Source: Survey led by Khera and Dreze, 2011

This study echoes findings by Khera published in May this year based on National Sample Survey data which showed that there was substantial variation in the performance of states. Khera groups states into three categories: “functioning”, which includes all four southern states, Maharashtra, Himachal Pradesh and Jammu and Kashmir; “reviving”, which includes Orissa, Chhattisgarh, Madhya Pradesh, Uttarakhand and Uttar Pradesh; and “languishing” which includes Haryana, Punjab, Rajasthan, Bihar, Jharkhand, West Bengal, Assam and Gujarat.

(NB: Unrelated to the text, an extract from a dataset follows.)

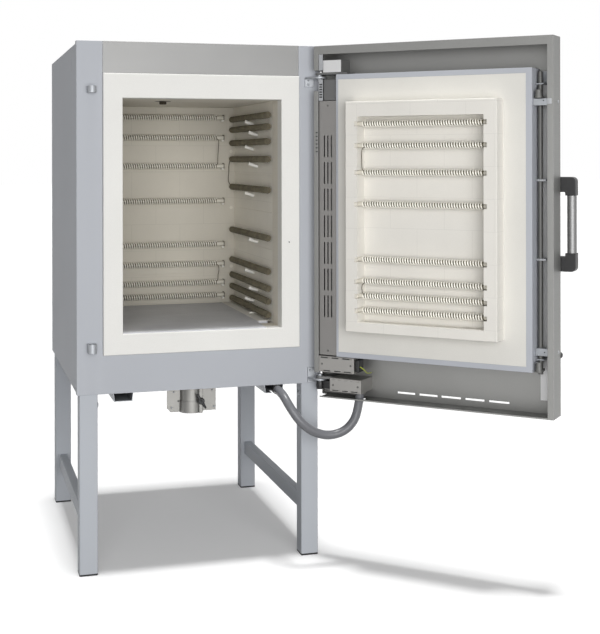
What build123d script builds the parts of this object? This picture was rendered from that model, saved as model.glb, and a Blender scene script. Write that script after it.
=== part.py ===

It is this variety of experience that needs to inform the PDS debate. When I interviewed (free registration for full article) renowned labour economist Guy Standing two weeks ago, he made a strong push for cash transfers, condemning the PDS as “chronically inefficient”. Khera’s EPW article shows that the Indian state with the lowest leakage of grain – 4.4% - is Tamil Nadu, the only state with a universal PDS, and one that Standing admits not to knowing about. So the intellectual leap that many like Standing are making, from a PDS caricatured as inefficient to cash transfers, is not one I can get on board with if it does not stop to accommodate the Tamil Nadu and Chhattisgarh experience.

Khera and Dreze say that in states where the PDS was working better, respondents were opposed to cash transfers because of concerns over price rises and difficulties with bank payments. Only in parts of UP and Bihar was there substantial interest in cash transfers

Of course social welfare is not about efficiency alone, and it could be argued that it should also incorporate choice. I do feel that communities should have a greater say in what sort of food they would like to eat; the rice/ wheat diet enforced by the centrally planned PDS does not take into consideration the way India really eats. But here too, I do not see cash as the immediate corollary; as the economist Himanshu pointed out to me in an interview, the food subsidy is for a specific purpose, i.e. improving nutrition. It is not meant to combat poverty. A cash transfer, on the other hand, could potentially combat poverty, but that should not be confused with the nutrition debate.

The biggest problem, Khera and Dreze say, is that the BPL list is seriously deficient. As I’ve said before, targeted schemes are the ones with the worst track record in reaching the poor. The stand out performance in the PDS of Tamil Nadu and Chhattisgarh, with universal and near-universal access respectively, only reinforces this.